— Begin —

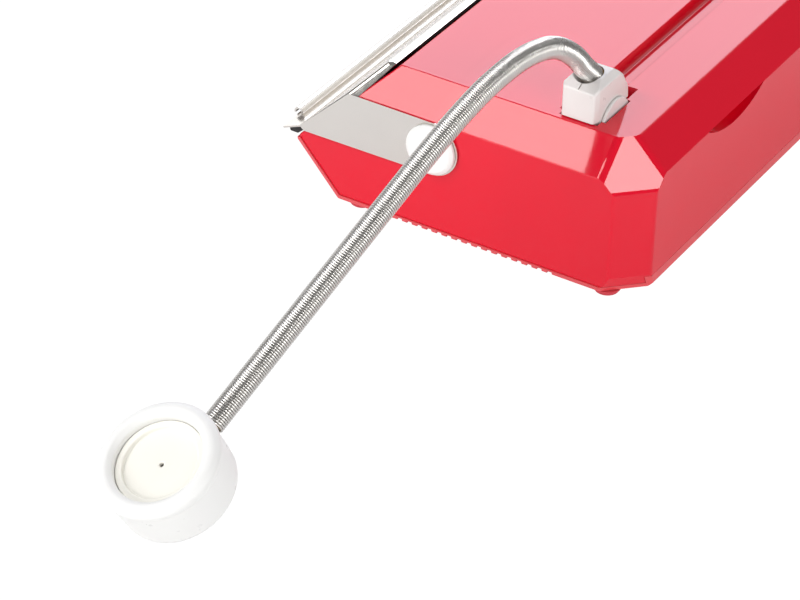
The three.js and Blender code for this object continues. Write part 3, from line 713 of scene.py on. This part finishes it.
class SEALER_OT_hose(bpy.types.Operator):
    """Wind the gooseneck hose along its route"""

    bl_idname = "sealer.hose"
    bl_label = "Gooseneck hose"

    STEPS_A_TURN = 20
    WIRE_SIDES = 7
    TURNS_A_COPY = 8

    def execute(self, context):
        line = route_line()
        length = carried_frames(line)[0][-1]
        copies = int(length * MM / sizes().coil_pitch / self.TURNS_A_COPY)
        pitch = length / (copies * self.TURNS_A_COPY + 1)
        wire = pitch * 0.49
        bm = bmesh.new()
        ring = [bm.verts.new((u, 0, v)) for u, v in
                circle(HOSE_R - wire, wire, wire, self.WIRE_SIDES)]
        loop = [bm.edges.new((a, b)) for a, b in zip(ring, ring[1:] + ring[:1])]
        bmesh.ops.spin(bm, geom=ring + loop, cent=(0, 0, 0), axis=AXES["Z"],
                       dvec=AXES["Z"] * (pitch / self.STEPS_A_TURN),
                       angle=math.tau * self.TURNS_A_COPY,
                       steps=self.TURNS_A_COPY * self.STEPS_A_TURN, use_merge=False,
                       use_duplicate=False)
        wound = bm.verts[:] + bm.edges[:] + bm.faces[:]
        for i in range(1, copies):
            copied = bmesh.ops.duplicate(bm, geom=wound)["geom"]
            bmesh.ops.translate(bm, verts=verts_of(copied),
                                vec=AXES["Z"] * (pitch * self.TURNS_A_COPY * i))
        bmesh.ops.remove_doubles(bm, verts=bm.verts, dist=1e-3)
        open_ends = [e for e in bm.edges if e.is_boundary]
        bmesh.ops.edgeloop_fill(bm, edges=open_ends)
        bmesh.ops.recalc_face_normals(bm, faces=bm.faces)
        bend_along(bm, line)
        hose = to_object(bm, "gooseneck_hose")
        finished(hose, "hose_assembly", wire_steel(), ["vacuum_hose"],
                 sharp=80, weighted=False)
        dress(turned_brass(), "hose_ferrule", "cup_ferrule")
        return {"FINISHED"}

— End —

Repeat the material word for word from its opening line up to and including the line containing "TURNS_A_COPY = 8".

**RESPONSE BELOW:**
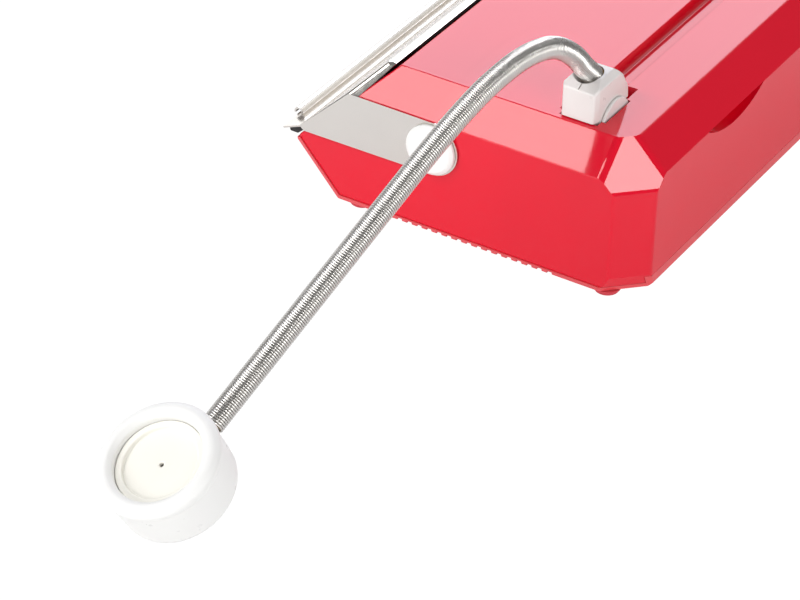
The three.js and Blender code for this object continues. Write part 3, from line 713 of scene.py on. This part finishes it.
class SEALER_OT_hose(bpy.types.Operator):
    """Wind the gooseneck hose along its route"""

    bl_idname = "sealer.hose"
    bl_label = "Gooseneck hose"

    STEPS_A_TURN = 20
    WIRE_SIDES = 7
    TURNS_A_COPY = 8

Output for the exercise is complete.